Reformasi Glasnost dan Perestroika Jadi Warisan Abadi Mendiang Mikhail Gorbachev
Mikhail Gorbachev pernah menggulirkan dua kebijakan reformasi yang selanjutnya amat menentukan masa depan Uni Soviet, yakni Perestroika dan Glasnost.
Penulis: Fitri Wulandari
Editor: Choirul Arifin
Laporan Wartawan Tribunnews, Fitri Wulandari
TRIBUNNEWS.COM, MOSKWA - Reformasi Uni Soviet yang dilakukan mendiang Mikhail Gorbachev semasa menjabat sebagai Presiden Uni Soviet menjadi warisan abadi bagi rakyat di bagia negara pecahan Uni Soviet.
Mikhail Gorbachev pernah menggulirkan dua kebijakan reformasi yang selanjutnya amat menentukan masa depan Uni Soviet, yakni 'Perestroika' atau restrukturisasi dan 'Glasnost' atau keterbukaan.
Keduanya telah membawa perubahan dramatis pada Uni Soviet dan hingga akhirnya mempercepat jatuhnya rezim Uni Soviet kala itu.
Dari pertengahan hingga akhir 1980-an, Sekretaris Jenderal (Sekjen) Partai Komunis yang baru diangkat saat itu, Mikhail Gorbachev menerapkan reformasi revolusioner Uni Soviet, yakni 'Perestroika dan Glasnost'.
Dikutip dari thecollector.com, Rabu (31/8/2022), reformasi dikaitkan dengan 'pemikiran baru' dan diadopsi setelah satu dekade stagnasi ekonomi, penurunan produksi, kekurangan besar, dan kondisi kehidupan yang buruk di Uni Soviet.
Gorbachev meyakini bahwa dengan tingkat sentralisasi dan birokrasi yang ada, Uni Soviet tidak dapat berkembang dan mencapai kebangkitan ekonomi.

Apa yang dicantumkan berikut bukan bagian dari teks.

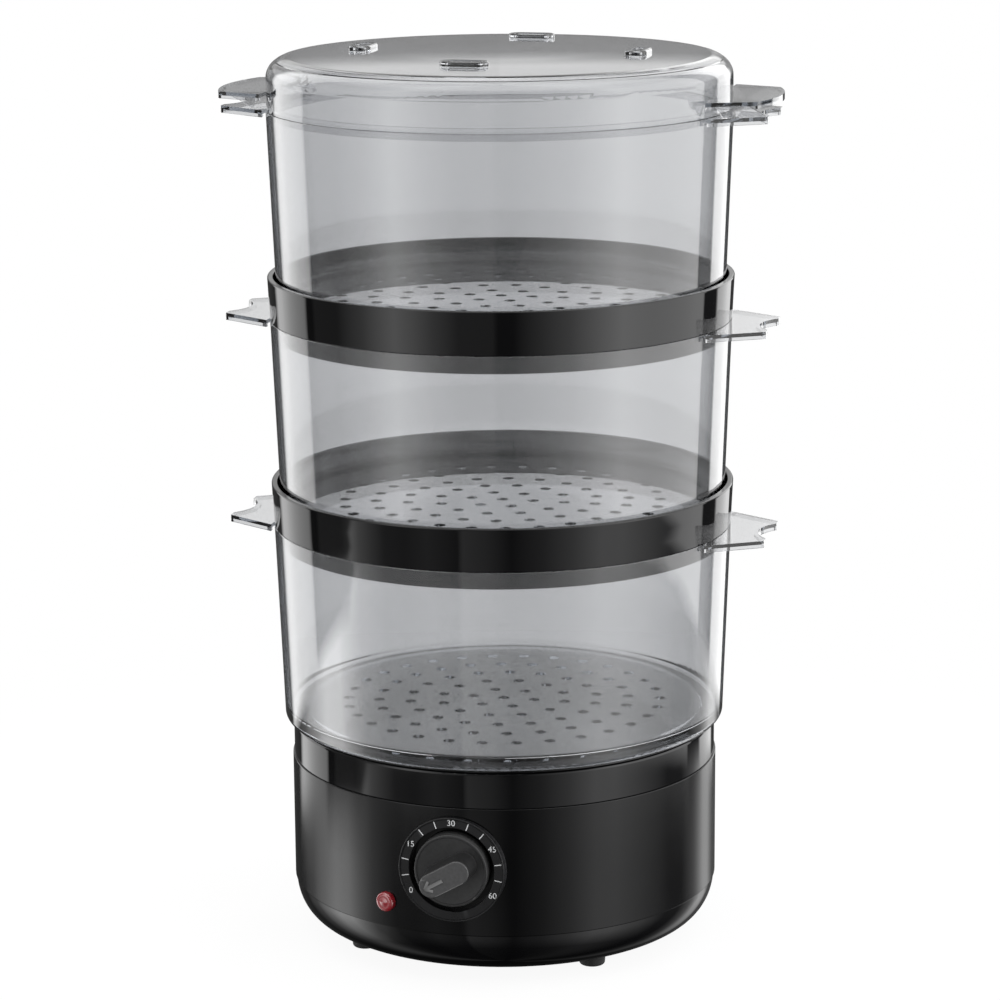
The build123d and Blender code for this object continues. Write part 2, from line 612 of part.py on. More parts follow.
def bowl(foot_z):
    """Clear tapered bowl with a rounded corner, a foot, a pierced floor and two handles."""
    rim_z = foot_z + BOWL_H
    floor_z = foot_z + FLOOR_RISE
    foot_side = foot_z + CORNER
    slope = (BOWL_RIM_R - BOWL_LOW_R) / (BOWL_H - CORNER)
    low_r = BOWL_LOW_R - CORNER * slope
    shell = turned(
        (0, floor_z), (BOWL_FOOT_IN - 2, floor_z), (BOWL_FOOT_IN, foot_z), (low_r, foot_z, CORNER),
        (BOWL_RIM_R, rim_z, 0.4), (BOWL_RIM_R - WALL, rim_z, 0.4), (low_r - WALL, floor_z + WALL, CORNER),
        (0, floor_z + WALL),
    )
    handles = both_ends(bowl_tab(rim_z))
    cavity = prism(Circle(BOWL_RIM_R - WALL + 0.01), foot_side + 20, rim_z + 1)
    solid = joined(shell, [h - cavity for h in handles])
    holes = [Pos(0, 0, 0)]
    for ring, count in ((14, 6), (28, 12), (42, 18), (56, 24), (70, 30)):
        holes += around(count, ring)
    punch = rod(2.5, floor_z - 1, floor_z + WALL + 1)
    return solid - [place * punch for place in holes]


def connecting_ring(rim_z):
    """Black ring on a bowl's rim: skirt inside it, ledge for the next bowl, wall round that bowl's foot."""
    ledge = rim_z + LEDGE_RISE
    under = ledge - WALL
    return turned(
        (95.6, rim_z - SKIRT), (97.4, rim_z - SKIRT), (97.4, under), (98.7, under), (98.7, rim_z),
        (BOWL_RIM_R, rim_z, 0.3), (RING_TOP_R, rim_z + RING_H, 0.7), (RING_TOP_R - 2.6, rim_z + RING_H, 0.5),
        (98.9, ledge, 0.5), (83.5, ledge, 0.5), (83.5, under), (95.6, under),
    )


def lid_tab(rim_z):
    """Lid handle: a plate with an arched outer edge, and two ribs over the bowl's handle."""
    top = rim_z + LID_TAB_RISE
    edges = [ThreePointArc((LID_TAB_X, LID_TAB_W), (LID_TAB_APEX, 0), (LID_TAB_X, -LID_TAB_W))]
    plate = tab(LID_TAB_ROOT_W, LID_TAB_X, LID_TAB_W, edges, top, 3.0)
    low = rim_z + 0.4
    rib = Plane.XZ * make_face(Polyline((99, top - 1), (113, top - 1), (103, low), close=True))
    ribs = [Pos(0, side * 28.5 + 0.8, 0) * extrude(rib, 1.6) for side in (-1, 1)]
    return joined(plate, ribs)


def lid(rim_z):
    """Clear lid with a rounded shoulder, a low dome, a skirt inside the bowl and four raised vents."""
    top = rim_z + LID_H
    inner = LID_R - WALL
    shell = turned(
        (0, top - WALL), (25, top - WALL, 1500), (70, top - WALL - 1.05, 1500),
        (inner, rim_z + LID_EDGE_H - WALL, LID_SHOULDER - WALL), (inner, rim_z + WALL), (96.2, rim_z + WALL),
        (96.2, rim_z - 3.3), (97.8, rim_z - 3.3), (97.8, rim_z), (LID_R, rim_z, 0.3),
        (LID_R, rim_z + 17.9, LID_SHOULDER - 1.4), (CREASE_R, rim_z + CREASE_H),
        (CREASE_R - 0.25, rim_z + CREASE_H - 0.1), (CREASE_R - 0.5, rim_z + CREASE_H + 0.35),
        (93.6, rim_z + LID_EDGE_H + 0.15, 10), (70, top - 1.05, 1500), (25, top, 1500), (0, top),
    )
    cavity = prism(Circle(inner + 0.01), rim_z - 5, rim_z + LID_EDGE_H - LID_SHOULDER - WALL)
    solid = joined(shell, [t - cavity for t in both_ends(lid_tab(rim_z))])
    for place in around(4, VENT_R):
        boss = prism(Rot(0, 0, 90) * SlotOverall(VENT_LONG, VENT_WIDE), rim_z + LID_H - 2.4, rim_z + VENT_TOP_H)
        boss = fillet(boss.edges().group_by(Axis.Z)[-1], 0.9)
        slot = prism(Rot(0, 0, 90) * SlotOverall(14.0, 4.0), top - 8, top + 5)
        solid = solid + place * boss - place * slot
    return solid


# ---------------------------------------------------------------- all nodes
def main():
    os.makedirs("parts", exist_ok=True)
    gasket_low = BASIN_FLOOR_Z + SHELL
    write("base_housing", base_housing())
    write("water_reservoir", water_reservoir())
    write("base_pan", base_pan())
    write("rubber_feet", *rubber_feet())
    write("cover_screws", *cover_screws())
    write("cord_gland", cord_gland())
    write("gland_nut", gland_nut())
    write("heater_plate", heater_plate())
    write("heating_element", heating_element())
    write("element_gasket", tube(43.0, HEATER_HOLE_R + 0.3, gasket_low, PLATE_Z))
    write("element_clamp_ring", clamp_ring())
    write("clamp_nuts", *clamp_nuts())
    write("boil_dry_thermostat", thermostat())
    write("thermal_fuse", thermal_fuse())
    write("terminal_block", terminal_block())
    write("indicator_lens", indicator_lens())
    write("lamp_holder", lamp_holder())
    write("neon_lamp", neon_lamp())
    write("dial_ring", dial_ring())
    write("timer_case", timer_case())
    write("timer_back_plate", timer_back_plate())
    write("shaft_bush", shaft_bush())
    write("timer_screws", *timer_screws())
    write("mainspring", mainspring())
    write("switch_contacts", switch_contacts())
    write("timer_bell", timer_bell())
    write("hammer_pivot", hammer_pivot())
    write("internal_wires", *internal_wires())
    shaft = timer_shaft()
    write("timer_shaft", shaft)
    write("timer_knob", timer_knob() - shaft)
    write("main_gear", main_gear())
    write("switch_cam", switch_cam())
    write("escape_arbor", escape_arbor())
    write("bell_hammer", bell_hammer())
    write("steam_sleeve", steam_sleeve())
    write("drip_tray", drip_tray())
    for tier in (1, 2, 3):
        foot_z = SEAT_Z + (tier - 1) * PITCH
        write(f"bowl_{tier}", bowl(foot_z))
        if tier < 3:
            write(f"connecting_ring_{tier}", connecting_ring(foot_z + BOWL_H))
        else:
            write("lid", lid(foot_z + BOWL_H))


main()
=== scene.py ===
import json
import math

import bmesh
import bpy
from mathutils import Matrix, Vector


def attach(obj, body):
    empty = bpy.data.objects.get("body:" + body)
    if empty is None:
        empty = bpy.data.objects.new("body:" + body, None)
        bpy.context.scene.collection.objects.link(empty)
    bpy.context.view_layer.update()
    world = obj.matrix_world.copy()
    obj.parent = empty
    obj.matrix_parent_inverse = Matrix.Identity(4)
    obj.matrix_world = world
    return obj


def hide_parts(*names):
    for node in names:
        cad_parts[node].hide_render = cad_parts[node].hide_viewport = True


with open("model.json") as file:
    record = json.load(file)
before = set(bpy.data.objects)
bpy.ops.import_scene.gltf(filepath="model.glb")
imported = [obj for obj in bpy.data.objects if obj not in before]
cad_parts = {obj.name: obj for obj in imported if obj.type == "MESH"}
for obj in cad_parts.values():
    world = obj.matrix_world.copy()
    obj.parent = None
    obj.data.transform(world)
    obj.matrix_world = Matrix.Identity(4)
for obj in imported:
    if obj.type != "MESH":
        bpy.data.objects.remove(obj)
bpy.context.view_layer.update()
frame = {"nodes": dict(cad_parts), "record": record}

# Three-tier food steamer: camera, studio, finishes, the dial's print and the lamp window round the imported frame.
MM = 0.001
nodes = frame["nodes"]
scene = bpy.context.scene


def add_object(name, data):
    """New object in the scene's collection."""
    item = bpy.data.objects.new(name, data)
    scene.collection.objects.link(item)
    return item


# ---------------------------------------------------------------- camera
# Place, turn and lens that the ellipses of rims, rings and base ask for, in degrees, metres and millimetres.
CAM_AZIMUTH, CAM_PITCH, CAM_ROLL, CAM_YAW = 13.8, 12.91, 0.43, 0.043
CAM_DISTANCE, CAM_HEIGHT = 1.520, 0.5428
CAM_SENSOR, CAM_LENS = 36.0, 126.5
CAM_NEAR, CAM_FAR = 0.1, 50.0


def make_camera():
    """Camera in front of the stack, a little to the right of the dial and above the lid."""
    turn = math.radians(CAM_AZIMUTH)
    look = math.radians(CAM_AZIMUTH + CAM_YAW)
    pitch, roll = math.radians(CAM_PITCH), math.radians(CAM_ROLL)
    ahead = Vector((-math.sin(look) * math.cos(pitch), math.cos(look) * math.cos(pitch), -math.sin(pitch)))
    right = ahead.cross(Vector((0, 0, 1))).normalized()
    up = right.cross(ahead)
    up_rolled = up * math.cos(roll) + right * math.sin(roll)
    right_rolled = right * math.cos(roll) - up * math.sin(roll)
    data = bpy.data.cameras.new("camera")
    data.sensor_width, data.lens = CAM_SENSOR, CAM_LENS
    data.clip_start, data.clip_end = CAM_NEAR, CAM_FAR
    camera = add_object("camera", data)
    place = Vector((CAM_DISTANCE * math.sin(turn), -CAM_DISTANCE * math.cos(turn), CAM_HEIGHT))
    basis = Matrix((right_rolled, up_rolled, -ahead)).transposed()
    camera.matrix_world = Matrix.Translation(place) @ basis.to_4x4()
    scene.camera = camera


# ---------------------------------------------------------------- node helpers
def feed(tree, node, inputs):
    """Set a node's inputs from numbers and colours, or link them to sockets."""
    for key, value in inputs.items():
        if isinstance(value, bpy.types.NodeSocket):
            tree.links.new(value, node.inputs[key])
        else:
            node.inputs[key].default_value = value


def add(tree, kind, inputs=None, **settings):
    """New shader node with its settings and inputs."""
    node = tree.nodes.new("ShaderNode" + kind)
    for name, value in settings.items():
        setattr(node, name, value)
    feed(tree, node, inputs or {})
    return node


def calc(tree, operation, *values):
    """Result of a math node over numbers and sockets."""
    return add(tree, "Math", dict(enumerate(values)), operation=operation).outputs[0]


def blend(tree, factor, first, second, kind="MIX"):
    """Mixed colour: the first at factor 0, the second at 1."""
    inputs = {"Factor": factor, "A": first, "B": second}
    return add(tree, "Mix", inputs, data_type="RGBA", blend_type=kind).outputs["Result"]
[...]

Uni Soviet Sebelum Mikhail Gorbachev
Setelah kematian Joseph Stalin, Nikita Khrushchev menjadi pemimpin baru Uni Soviet pada 1953.
Khrushchev menguraikan paradigma kebijakan luar negeri baru yang bertujuan untuk membangun kembali hubungan dengan kekuatan besar Barat yakni merika Serikat (AS), Inggris dan Prancis.
Tujuan utama dari perubahan kebijakan luar negeri Soviet adalah untuk mengurangi proses militerisasi Perang Dingin dan untuk bertindak lebih bebas di arena internasional.
Baca juga: Fakta-fakta Mikhail Gorbachev, Presiden Terakhir Uni Soviet yang Dipuji Barat, Bikin Marah Rusia
Namun, strategi baru ini tidak mengesampingkan aspirasi kekaisaran Uni Soviet, karena penyebaran komunisme di seluruh dunia tetap menjadi prioritas.
Akibatnya, tindakan kebijakan luar negeri Khrushchev di luar negeri tidak mencerminkan aspirasinya untuk hidup berdampingan secara damai.
Selama pemerintahannya, Uni Soviet berperang melawan AS atas Jerman dan Kuba serta mengancam perang nuklir.